- Directed by: Kaleo La Belle
- Written by: Kaleo La Belle Patrick M. Müller
- Produced by: Patrick M. Müller Sebastian Zembol
- Cinematography: Kaleo La Belle Simon Weber
- Edited by: Tania Stöcklin
- Music by: Sufjan Stevens Raymond Raposa
- Release date: April 2010;
- Running time: 95 minutes
- Countries: Switzerland Germany
- Language: English

= Beyond This Place (2010 film) =

Beyond This Place is a 2010 Swiss documentary film directed by Kaleo La Belle about his relationship with his father, Cloud Rock La Belle. It won awards at Visions du Réel and the Krakow Film Festival, and was screened at other international film festivals.

== Synopsis ==
Filmmaker Kaleo La Belle sets out on a cycling trip through Oregon with his eccentric father, Cloud Rock La Belle. As he seeks answers about their failed father-son relationship, the film also asks whether the hippie ideal of freedom has failed.

== Reception ==

=== Awards ===
The film won the Grand Prix SSA/Suissimage for best Swiss feature-length film at Visions du Réel in 2010 and the Golden Horn for Best Documentary Film Over 60 Minutes at the Krakow Film Festival in 2010.

=== Critical response ===
Filmdienst described the film as an unusual self-experiment in which father and son embark on an emotional journey to work through their family history and grow closer to one another.
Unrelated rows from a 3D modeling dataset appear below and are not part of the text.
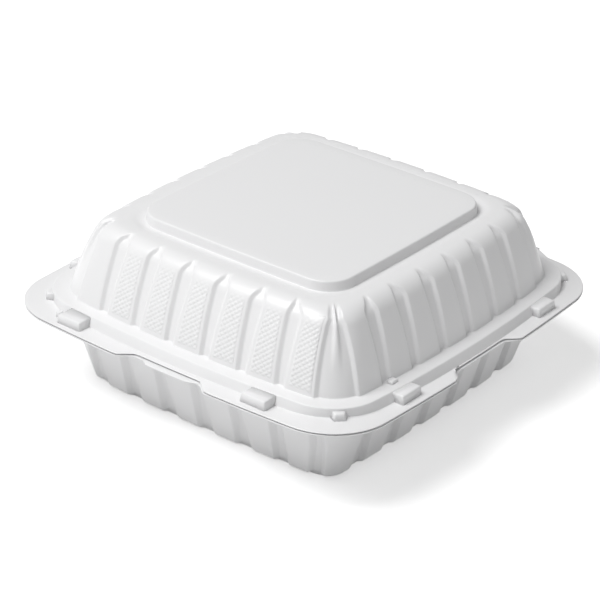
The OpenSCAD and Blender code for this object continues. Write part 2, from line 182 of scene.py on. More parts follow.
def panel_between(a, b):
    """Even columns over the panel between two groove sides."""
    return [(a + (b - a) * (i + 1) / (PANEL_COLUMNS + 1), 0) for i in range(PANEL_COLUMNS)]


def fluted_side(count, pitch, width, slope, shift, ends):
    """Columns of one side as (length from its middle, share of the groove's depth).

    With ends, one more groove side bounds each outer panel towards its corner.
    """
    columns = []
    reach = ((count + 1) * pitch - width) / 2
    if ends:
        columns += wall_columns(shift - reach, -1, slope, width)
    for i in range(count):
        centre = shift + pitch * (i - (count - 1) / 2)
        walls = wall_columns(centre - width / 2, 1, slope, width / 2)
        if columns:
            columns += panel_between(columns[-1][0], walls[0][0])
        columns += walls + [(centre, 1)] + wall_columns(centre + width / 2, -1, slope, width / 2)
    if ends:
        walls = wall_columns(shift + reach, 1, slope, width)
        columns += panel_between(columns[-1][0], walls[0][0]) + walls
    return columns


def smooth(x):
    x = min(1, max(0, x))
    return x * x * (3 - 2 * x)


def fitted(columns, middle):
    """Draws in the ends of a side that is too long for its ring, to leave the corner free."""
    room = middle - END_GAP
    start = SQUEEZED_FROM * room
    found = []
    for s, share in columns:
        reach = -columns[0][0] if s < 0 else columns[-1][0]
        if reach > room and abs(s) > start:
            s = math.copysign(start + (abs(s) - start) * (room - start) / (reach - start), s)
        found.append((s, share))
    return found


def whole_ring(sides, g, corner_columns, corner_share):
    """All columns round the ring as (length round it, share of the groove's depth)."""
    quarter = g["quarter"]
    front_middle = g["lengths"][0] + g["lengths"][1] / 2
    middles = (front_middle, quarter - front_middle) * 2
    fits = [fitted(side, middle) for side, middle in zip(sides, middles)]
    columns = []
    for k in range(4):
        here = [(k * quarter + s, share) for s, share in fits[k]]
        start, stop = here[-1][0], (k + 1) * quarter + fits[(k + 1) % 4][0][0]
        columns += here
        for i in range(corner_columns):
            v = (i + 1) / (corner_columns + 1)
            columns.append((start + (stop - start) * v, corner_share(2 * v - 1)))
    return columns


# %% [markdown]
# ## From levels to a sheet
# A level holds everything that one ring needs: its outline, its height, how deep the grooves are
# there. Corners of the profile are rounded by sliding from one level to the next along a curve.
# The mesh itself is a circle of edges that is extruded once for each level, which is how a
# sheet is drawn down over a mould.

# %% Levels
FIELDS = ("half_x", "half_y", "corner", "bow", "z", "groove", "up", "ridge", "facing")
FILLET_STEPS, FILLET_SHARE = 4, 0.45


def level(half_x, half_y, corner, bow, z, groove=0, up=0, ridge=0, facing=0, fillet=0):
    """One ring: its outline and height, then shares of the groove's depth, of the wall's height
    and of the corner's ridge, the way the surface faces in degrees, and the fillet put there."""
    sizes = (half_x, half_y, corner, bow, z, groove, up, ridge, facing)
    return dict(zip(FIELDS, sizes), fillet=fillet)


def level_ring(l):
    return ring(l["half_x"], l["half_y"], l["corner"], l["bow"])


def mix_levels(a, b, f):
    return {name: a[name] + (b[name] - a[name]) * f for name in FIELDS}


def step_length(a, b):
    return math.hypot(a["half_y"] - b["half_y"], a["z"] - b["z"])


def round_profile(levels):
    """Puts a curve in place of each level that has a fillet."""
    found = []
    for i, here in enumerate(levels):
        if not here["fillet"] or i in (0, len(levels) - 1):
            found.append(here)
            continue
        before, after = levels[i - 1], levels[i + 1]
        a = mix_levels(here, before, min(FILLET_SHARE, here["fillet"] / step_length(here, before)))
        b = mix_levels(here, after, min(FILLET_SHARE, here["fillet"] / step_length(here, after)))
        for j in range(FILLET_STEPS + 1):
            f = j / FILLET_STEPS
            found.append(mix_levels(mix_levels(a, here, f), mix_levels(here, b, f), f))
    return found


# %% Points of a level, and the extruded sheet
def level_points(l, columns_at, depth_at):
    """The points round a level, and the columns they stand on."""
    g = level_ring(l)
    columns = columns_at(l, g)
    tilt = math.radians(l["facing"])
    points = []
    for p, share in columns:
        point, out = on_ring(g, p)
        sink = share * depth_at(l) * l["groove"]
        flat = point - out * sink * math.cos(tilt)
        points.append(Vector((flat.x, flat.y, l["z"] - sink * math.sin(tilt))))
    return points, columns


def extrude_ring(bm, loop, points):
    """Extrudes a closed loop of vertices and puts the new ones at the given points."""
    old = set(loop)
    edges = [e for v in loop for e in v.link_edges
             if e.other_vert(v) in old and len(e.link_faces) < 2]
    edges = list(dict.fromkeys(edges))
    made = bmesh.ops.extrude_edge_only(bm, edges=edges)["geom"]
    fresh = {v for v in made if isinstance(v, bmesh.types.BMVert)}
    partner = {}
    for v in fresh:
        for e in v.link_edges:
            other = e.other_vert(v)
            if other in old:
                partner[other] = v
    ring_loop = [partner[v] for v in loop]
    for v, point in zip(ring_loop, points):
        v.co = point * MM
    return ring_loop


def first_ring(bm, points):
    made = bmesh.ops.create_circle(bm, cap_ends=False, radius=1, segments=len(points))["verts"]
    for v, point in zip(made, points):
        v.co = point * MM
    return made


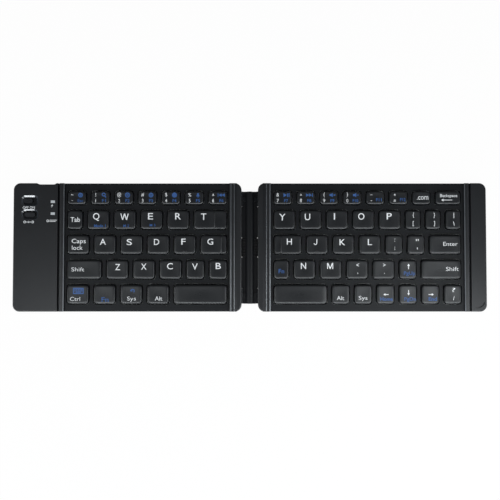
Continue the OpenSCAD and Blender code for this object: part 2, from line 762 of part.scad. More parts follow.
module magnets(side) color(steel) place_half(side)
    for (p = magnet_places) translate([p[0], p[1], strip_under - magnet_h])
        cylinder(r = magnet_r, h = magnet_h);

module hinge_pins(side) color(steel) place_half(side)
    for (s = [-1, 1]) knuckle(s * knuckle_mid, pin_r, pin_len);

flex_ramp = 2;                // length over which the cable climbs onto the membrane
module flex_cable(side) color("#3a2a18") place_half(side)
    along_y(flex_w) {
        x1 = band(side) - sheet_edge - flex_ramp / 2;
        x2 = x1 + flex_ramp;
        top = membrane_top;
        polygon([[0, flex_z], [x1 - flex_ramp, flex_z], [x1 - 0.6, top], [x2, top],
                 [x2, top + flex_t], [x1 - 0.8, top + flex_t], [x1 - flex_ramp - 0.2, flex_z + flex_t],
                 [0, flex_z + flex_t]]);
    }

// ---------- the spine ----------

spine_w = hinge_gap - 2 * spine_clear;
spine_top = foot_h + spine_t;
spine_r = 1.4;                // corner radius of the spine's plate and bar
arm_w = (spine_w - bar_w) / 2 - 2 * seam;
bar_low = 0.2;                // from the hinge axes down to the crown of the bar
bar_rise = hinge_z - bar_low - spine_top;
bar_crown = 0.8;              // how far the bar bulges over its width
slot_room = 0.3;              // gap beside the flat cable under the bar

module hinge_spine() color(black_case) {
    difference() {
        union() {
            translate([0, 0, foot_h]) linear_extrude(spine_t) rounded(spine_w, spine_len, spine_r);
            for (x = [-1, 1], y = [-1, 1]) {
                translate([x * hinge_gap / 2, 0, 0]) knuckle(y * knuckle_mid, knuckle_r, knuckle_len);
                translate([x * (spine_w - arm_w) / 2, y * knuckle_mid, (hinge_z + foot_h) / 2])
                    cube([arm_w, knuckle_len, hinge_z - foot_h], center = true);
            }
        }
        for (x = [-1, 1], y = [-1, 1]) translate([x * hinge_gap / 2, 0, 0])
            knuckle(y * knuckle_mid, pin_r + pin_clear, knuckle_len + bite);
    }
}

module spine_cover() color(black_case) {
    bow_r = (bar_w * bar_w / 4 + bar_crown * bar_crown) / (2 * bar_crown);
    difference() {
        intersection() {
            along_y(spine_len) intersection() {
                translate([0, spine_top + bar_rise - bow_r]) circle(bow_r, $fn = 96);
                translate([-bar_w / 2, spine_top]) square([bar_w, bar_rise + bite]);
            }
            linear_extrude(case_top) rounded(bar_w, spine_len, spine_r);
        }
        translate([0, 0, spine_top])
            cube([bar_w + bite, flex_w + 2 * slot_room, 2 * (flex_z + flex_t + flex_gap - spine_top)],
                 center = true);
    }
}

module spine_flex_cable() color("#3a2a18")
    translate([0, 0, flex_z + flex_t / 2]) cube([hinge_gap, flex_w, flex_t], center = true);

// ---------- electronics strip ----------

board_edge_in = 1.3;          // from the board to the case's rear wall
board_post_in = 1.3;          // from the board's edges to its posts
board_post_r = 1;
board_gap = 3.5;              // between the board and the battery
board_x = [corner_in + post_r + 1, pod_w - lid_t - 2 * seam];
board_y = [wall + board_edge_in, case_d - battery_in - battery_size[1] - board_gap];
board_mid_x = (board_x[0] + board_x[1]) / 2;
board_mid_y = (board_y[0] + board_y[1]) / 2;
battery_side = 2.4;           // from the battery to the case's left wall
battery_r = 0.8;

module main_board() color("#1f5a3a")
    at_pod(board_mid_x, board_mid_y) translate([0, 0, board_z + board_t / 2])
        cube([board_x[1] - board_x[0], board_y[1] - board_y[0], board_t], center = true);

module battery() color("#b8bcc4")
    at_pod(wall + battery_side + battery_size[0] / 2, case_d - battery_in - battery_size[1] / 2)
        translate([0, 0, floor_z]) linear_extrude(battery_size[2])
            rounded(battery_size[0], battery_size[1], battery_r);

// Folded steel shell of the receptacle, closed at the back, with the contact tongue inside it
module charging_port() color(steel)
    at_pod(port_x, port_in + port_len / 2) translate([0, 0, board_top]) {
        shell_t = 0.3;
        back_t = 0.6;
        tongue_w = 3.6;
        tongue_h = 0.6;
        tongue_in = 0.6;
        difference() {
            along_y(port_len) port_outline(0);
            difference() {
                translate([0, back_t, 0]) along_y(port_len) port_outline(-shell_t);
                translate([0, -tongue_in, port_h / 2 - shell_t / 2])
                    cube([tongue_w, port_len, tongue_h], center = true);
            }
        }
    }

switch_size = [8, 3, 1.6];
switch_bite = 0.4;            // depth of the slider's stem in the slide switch
module power_switch() color("#303034")
    at_pod(well_x, power_y) translate([0, 0, board_top]) difference() {
        translate([0, 0, switch_size[2] / 2]) cube(switch_size, center = true);
        translate([slide_travel / 2 - slide_start, 0, switch_size[2] - switch_bite - stem_room])
            linear_extrude(bite) slide_slot();
    }

slider_size = [5.6, 2.8, 0.8];
slider_lift = 0.1;            // between the slider and the floor of its well
module power_slider() color(black_cap)
    at_pod(well_x - slide_start, power_y) {
        rib_pitch = 0.8;
        rib_size = [0.4, 1.6, 0.4];
        stem_foot = board_top + switch_size[2] - switch_bite;
        translate([0, 0, well_floor + slider_lift]) {
            stadium(slider_size[0], slider_size[1], slider_size[2]);
            for (i = [-1.5:1.5]) translate([i * rib_pitch, 0, slider_size[2]]) cube(rib_size, center = true);
        }
        translate([-stem_w / 2, -stem_d / 2, stem_foot])
            cube([stem_w, stem_d, well_floor + slider_lift + slider_size[2] / 2 - stem_foot]);
    }

push_size = [4.2, 4.2, 1];
push_room = 0.2;              // between the button's stem and the switch's seat
module connect_switch() color("#303034")
    at_pod(well_x, connect_y) translate([0, 0, board_top]) difference() {
        translate([0, 0, push_size[2] / 2]) cube(push_size, center = true);
        translate([0, 0, push_size[2] - press_travel])
            cylinder(r = button_stem_r + push_room, h = bite);
    }

button_size = [6.7, 2.7];
button_low = 0.2;             // height of the button's top under the case top
button_lift = 0.1;            // gap left under the button when it is pressed
module connect_button() color(black_cap)
    at_pod(well_x, connect_y) {
        button_z = well_floor + press_travel + button_lift;
        stem_foot = board_top + push_size[2] + button_lift;
        translate([0, 0, button_z])
            stadium(button_size[0], button_size[1], case_top - button_low - button_z);
        translate([0, 0, stem_foot]) cylinder(r = button_stem_r, h = button_z + seam - stem_foot);
    }

led_size = [1.6, 0.8, 0.6];
module status_leds() color("#f2efe0")
    for (y = lens_y) at_pod(lens_x, y)
        translate([0, 0, board_top + led_size[2] / 2]) cube(led_size, center = true);

lens_flange = 0.5;
lens_flange_t = 0.6;
module status_lenses() color("#e8ecf0")
    for (y = lens_y) at_pod(lens_x, y) translate([0, 0, strip_under - lens_flange_t]) {
        linear_extrude(lens_flange_t + lid_t) square([lens_w, lens_d], center = true);
        linear_extrude(lens_flange_t)
            square([lens_w + 2 * lens_flange, lens_d + 2 * lens_flange], center = true);
    }

// ---------- one line per node ----------

left_top_frame();
left_bottom_cover();
support_plate(-1);  // left_support_plate
membrane(-1);  // left_membrane
scissor_links(-1);  // left_scissor_links
domes(-1);  // left_domes
magnets(-1);  // left_magnets
screws(-1);  // left_screws
feet(-1);  // left_feet
hinge_pins(-1);  // left_hinge_pins
flex_cable(-1);  // left_flex_cable
main_board();
battery();
charging_port();
power_switch();
connect_switch();
status_leds();
status_lenses();
power_slider();
connect_button();
hinge_spine();
spine_cover();
spine_flex_cable();
right_top_frame();
right_bottom_cover();
support_plate(1);  // right_support_plate
membrane(1);  // right_membrane
scissor_links(1);  // right_scissor_links
domes(1);  // right_domes
magnets(1);  // right_magnets
screws(1);  // right_screws
feet(1);  // right_feet
hinge_pins(1);  // right_hinge_pins
flex_cable(1);  // right_flex_cable
for (g = key_groups)
    key_caps(g[1], g[2], g[3], g[4]);
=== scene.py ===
# %% [markdown]
# # A folding pocket keyboard, dressed for its picture
#
# The keyboard is two black plastic halves on a spine with two hinge axes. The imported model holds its
# construction: cases, hinge, springs, boards and 67 key caps. This notebook adds what makes it look
# real: caps with soft edges and a faint dish, rails with chamfered edges painted paler as a highlight,
# printed legends, silicone domes and links under the keys, a flat cable through the spine, and a finish for
# every piece.
#
# Everything is in metres, in the model's own frame: X along the width, Y to the rear edge, Z up.

# %% Load the frame
import json

import bpy
import numpy as np
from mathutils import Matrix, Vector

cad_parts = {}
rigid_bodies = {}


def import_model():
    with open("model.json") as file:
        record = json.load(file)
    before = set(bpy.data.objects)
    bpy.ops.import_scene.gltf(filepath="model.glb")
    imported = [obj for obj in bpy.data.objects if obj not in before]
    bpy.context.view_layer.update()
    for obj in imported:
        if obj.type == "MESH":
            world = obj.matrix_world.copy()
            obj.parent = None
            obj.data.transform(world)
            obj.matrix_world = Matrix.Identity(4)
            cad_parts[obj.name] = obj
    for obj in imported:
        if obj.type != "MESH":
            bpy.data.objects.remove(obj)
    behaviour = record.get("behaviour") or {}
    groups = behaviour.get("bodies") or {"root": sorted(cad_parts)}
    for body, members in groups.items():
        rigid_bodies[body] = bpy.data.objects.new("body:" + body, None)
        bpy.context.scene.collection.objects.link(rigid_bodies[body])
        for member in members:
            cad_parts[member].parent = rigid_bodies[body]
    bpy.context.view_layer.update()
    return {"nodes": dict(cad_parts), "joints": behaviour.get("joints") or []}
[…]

SRF wrote that the film shows Kaleo La Belle trying to understand his father and forgive his absence, and that it brings back memories of the social upheavals of the 1960s and 1970s. Variety described the film as “uncomfortable and compelling” and called it an instructive example of personal filmmaking, adding that its strength lay in La Belle’s patience with his father.

== Festival screenings ==
In 2010, the film was screened at festivals including Visions du Réel, Hot Docs, the Krakow Film Festival, Silverdocs AFI/Discovery Documentary Film Festival, and DOK Leipzig. In 2011, it was also shown at festivals including the Solothurn Film Festival and the Göteborg International Film Festival.